**Given exercise**
Your answer should be a single number: the count of lines in the material below that hold "each".

--- start Excerpted data ---

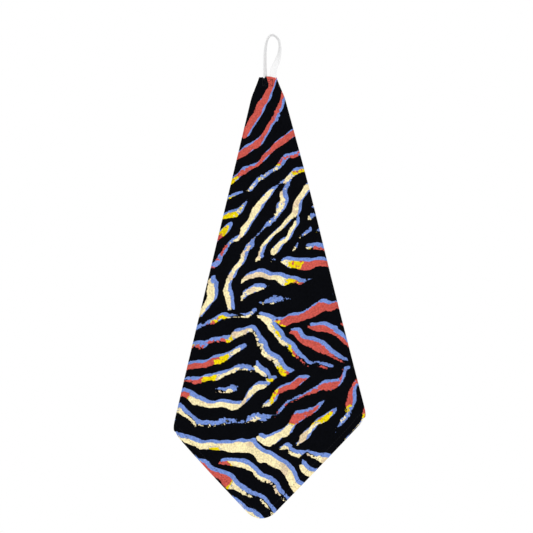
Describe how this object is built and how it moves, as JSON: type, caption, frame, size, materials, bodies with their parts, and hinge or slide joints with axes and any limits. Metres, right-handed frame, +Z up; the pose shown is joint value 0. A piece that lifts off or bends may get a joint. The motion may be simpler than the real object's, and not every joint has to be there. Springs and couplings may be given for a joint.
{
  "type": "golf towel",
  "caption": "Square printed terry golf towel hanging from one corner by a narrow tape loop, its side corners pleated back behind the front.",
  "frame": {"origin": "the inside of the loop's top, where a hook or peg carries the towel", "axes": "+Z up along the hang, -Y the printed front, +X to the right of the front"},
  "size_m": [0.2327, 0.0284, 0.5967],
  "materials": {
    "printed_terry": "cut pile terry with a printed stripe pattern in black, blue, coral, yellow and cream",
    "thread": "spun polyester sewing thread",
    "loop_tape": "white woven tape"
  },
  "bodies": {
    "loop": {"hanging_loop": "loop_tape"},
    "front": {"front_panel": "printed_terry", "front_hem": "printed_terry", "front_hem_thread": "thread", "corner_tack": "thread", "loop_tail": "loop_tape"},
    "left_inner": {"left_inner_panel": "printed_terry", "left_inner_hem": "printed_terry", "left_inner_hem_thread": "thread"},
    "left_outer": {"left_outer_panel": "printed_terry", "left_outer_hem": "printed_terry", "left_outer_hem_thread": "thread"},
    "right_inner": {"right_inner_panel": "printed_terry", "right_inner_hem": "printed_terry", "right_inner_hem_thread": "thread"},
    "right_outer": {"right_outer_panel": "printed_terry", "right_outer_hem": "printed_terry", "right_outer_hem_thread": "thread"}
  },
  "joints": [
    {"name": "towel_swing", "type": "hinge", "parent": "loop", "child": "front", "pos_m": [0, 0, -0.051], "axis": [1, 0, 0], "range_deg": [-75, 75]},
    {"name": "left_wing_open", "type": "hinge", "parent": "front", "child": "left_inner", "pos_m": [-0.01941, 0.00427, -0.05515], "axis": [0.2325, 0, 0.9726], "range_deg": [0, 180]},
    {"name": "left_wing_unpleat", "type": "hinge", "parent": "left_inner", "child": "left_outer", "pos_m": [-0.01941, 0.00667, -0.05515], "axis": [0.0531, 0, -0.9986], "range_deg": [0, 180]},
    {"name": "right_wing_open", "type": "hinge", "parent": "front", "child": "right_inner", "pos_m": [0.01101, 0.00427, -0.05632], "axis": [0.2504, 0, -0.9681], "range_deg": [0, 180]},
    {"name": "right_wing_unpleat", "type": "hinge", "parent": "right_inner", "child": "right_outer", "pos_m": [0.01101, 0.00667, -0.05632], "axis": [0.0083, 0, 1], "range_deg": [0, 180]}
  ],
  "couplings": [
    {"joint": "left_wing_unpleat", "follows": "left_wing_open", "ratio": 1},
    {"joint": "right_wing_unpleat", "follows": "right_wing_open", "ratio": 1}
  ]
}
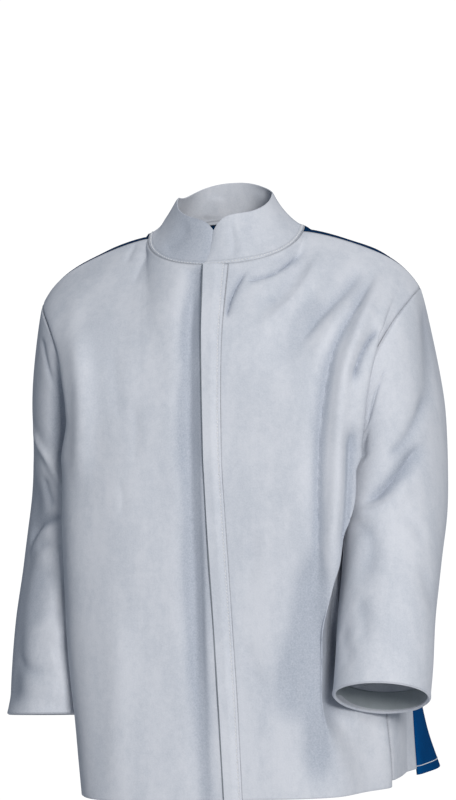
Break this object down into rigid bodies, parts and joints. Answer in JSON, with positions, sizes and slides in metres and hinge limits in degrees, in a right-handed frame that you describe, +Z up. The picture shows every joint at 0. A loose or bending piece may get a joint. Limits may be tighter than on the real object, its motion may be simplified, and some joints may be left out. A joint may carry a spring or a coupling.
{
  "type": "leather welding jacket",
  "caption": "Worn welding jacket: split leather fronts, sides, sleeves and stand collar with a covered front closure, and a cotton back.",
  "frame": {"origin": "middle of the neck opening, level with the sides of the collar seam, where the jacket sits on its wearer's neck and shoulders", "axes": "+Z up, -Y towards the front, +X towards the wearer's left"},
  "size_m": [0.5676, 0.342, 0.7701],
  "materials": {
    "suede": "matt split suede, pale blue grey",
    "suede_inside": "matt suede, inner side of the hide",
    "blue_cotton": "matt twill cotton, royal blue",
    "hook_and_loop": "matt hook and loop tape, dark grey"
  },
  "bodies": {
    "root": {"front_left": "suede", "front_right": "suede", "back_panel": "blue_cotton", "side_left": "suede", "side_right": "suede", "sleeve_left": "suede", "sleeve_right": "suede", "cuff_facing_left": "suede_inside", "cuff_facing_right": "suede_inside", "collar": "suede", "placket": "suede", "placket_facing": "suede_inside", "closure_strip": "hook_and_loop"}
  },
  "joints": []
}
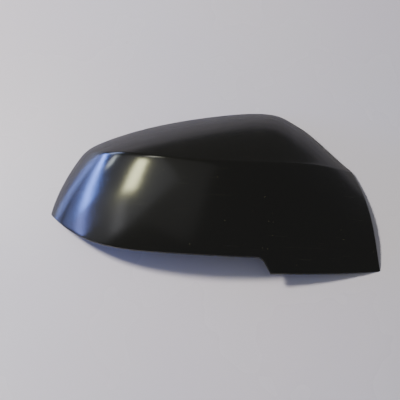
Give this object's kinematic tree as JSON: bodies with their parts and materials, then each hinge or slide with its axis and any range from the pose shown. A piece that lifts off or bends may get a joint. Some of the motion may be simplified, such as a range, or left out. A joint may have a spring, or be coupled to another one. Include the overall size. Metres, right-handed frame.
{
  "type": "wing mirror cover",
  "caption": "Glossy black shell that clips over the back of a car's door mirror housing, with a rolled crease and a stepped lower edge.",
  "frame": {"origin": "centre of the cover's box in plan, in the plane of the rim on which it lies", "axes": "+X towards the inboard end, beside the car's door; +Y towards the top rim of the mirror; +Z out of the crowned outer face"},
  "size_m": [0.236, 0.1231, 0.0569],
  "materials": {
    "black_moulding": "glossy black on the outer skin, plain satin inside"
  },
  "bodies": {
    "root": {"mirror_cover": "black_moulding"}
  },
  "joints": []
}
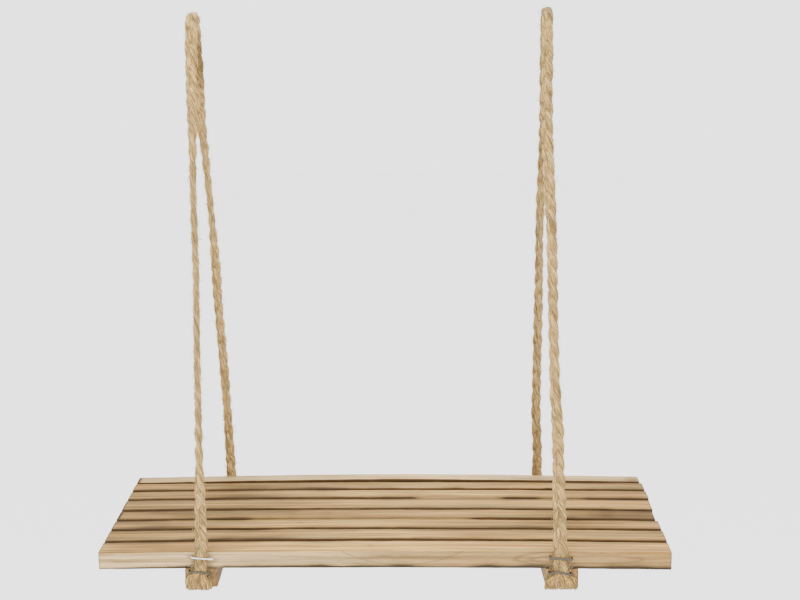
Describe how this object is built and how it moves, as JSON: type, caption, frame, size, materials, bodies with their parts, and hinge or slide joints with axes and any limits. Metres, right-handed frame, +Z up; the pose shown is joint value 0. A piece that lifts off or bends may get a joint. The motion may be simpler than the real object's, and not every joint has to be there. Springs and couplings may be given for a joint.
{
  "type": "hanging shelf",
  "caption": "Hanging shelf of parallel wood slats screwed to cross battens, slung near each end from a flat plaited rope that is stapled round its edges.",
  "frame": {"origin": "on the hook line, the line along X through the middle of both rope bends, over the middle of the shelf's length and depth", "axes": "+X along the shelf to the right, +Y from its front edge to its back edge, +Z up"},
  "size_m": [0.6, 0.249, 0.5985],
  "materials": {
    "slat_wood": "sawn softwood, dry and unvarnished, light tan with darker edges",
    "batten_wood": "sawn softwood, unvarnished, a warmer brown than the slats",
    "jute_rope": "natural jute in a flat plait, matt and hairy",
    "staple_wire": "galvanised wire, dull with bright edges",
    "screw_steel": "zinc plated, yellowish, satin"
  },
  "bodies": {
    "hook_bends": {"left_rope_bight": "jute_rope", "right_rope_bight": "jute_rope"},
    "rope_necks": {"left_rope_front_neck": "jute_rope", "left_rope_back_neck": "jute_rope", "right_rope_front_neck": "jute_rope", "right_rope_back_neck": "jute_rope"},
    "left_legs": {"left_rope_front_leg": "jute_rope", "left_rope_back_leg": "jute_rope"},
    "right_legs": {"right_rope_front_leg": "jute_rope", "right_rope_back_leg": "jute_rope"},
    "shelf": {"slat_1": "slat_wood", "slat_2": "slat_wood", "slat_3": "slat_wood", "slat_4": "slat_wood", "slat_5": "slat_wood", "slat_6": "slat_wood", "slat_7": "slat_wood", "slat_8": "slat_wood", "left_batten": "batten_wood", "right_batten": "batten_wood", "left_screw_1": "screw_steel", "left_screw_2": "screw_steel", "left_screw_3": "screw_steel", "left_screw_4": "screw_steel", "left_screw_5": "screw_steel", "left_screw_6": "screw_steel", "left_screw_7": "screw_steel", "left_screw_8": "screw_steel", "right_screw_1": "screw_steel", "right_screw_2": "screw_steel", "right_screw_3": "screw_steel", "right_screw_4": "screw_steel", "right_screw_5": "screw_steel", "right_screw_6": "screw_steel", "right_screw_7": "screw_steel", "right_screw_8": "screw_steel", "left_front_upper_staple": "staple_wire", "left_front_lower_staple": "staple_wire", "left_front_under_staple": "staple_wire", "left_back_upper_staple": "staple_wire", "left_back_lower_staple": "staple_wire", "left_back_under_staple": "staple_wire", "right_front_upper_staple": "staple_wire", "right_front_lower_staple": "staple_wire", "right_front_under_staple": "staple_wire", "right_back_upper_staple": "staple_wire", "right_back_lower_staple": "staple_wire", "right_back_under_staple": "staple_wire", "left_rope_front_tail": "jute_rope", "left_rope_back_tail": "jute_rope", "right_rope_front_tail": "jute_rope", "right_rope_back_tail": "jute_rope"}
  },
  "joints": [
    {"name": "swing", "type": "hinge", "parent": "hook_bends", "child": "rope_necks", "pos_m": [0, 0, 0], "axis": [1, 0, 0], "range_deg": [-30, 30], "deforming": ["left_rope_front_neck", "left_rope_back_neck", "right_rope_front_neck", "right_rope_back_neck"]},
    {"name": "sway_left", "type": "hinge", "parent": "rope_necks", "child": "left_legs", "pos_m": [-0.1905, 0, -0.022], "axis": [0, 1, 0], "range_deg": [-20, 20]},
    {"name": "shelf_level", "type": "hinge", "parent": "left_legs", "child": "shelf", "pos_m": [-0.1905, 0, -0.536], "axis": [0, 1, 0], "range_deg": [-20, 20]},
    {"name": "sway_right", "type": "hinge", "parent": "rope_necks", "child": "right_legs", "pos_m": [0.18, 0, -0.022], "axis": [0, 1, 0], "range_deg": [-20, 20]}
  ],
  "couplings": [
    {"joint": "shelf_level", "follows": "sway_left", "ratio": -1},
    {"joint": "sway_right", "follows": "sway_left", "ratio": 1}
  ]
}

--- end Excerpted data ---

**Exercise answer**
2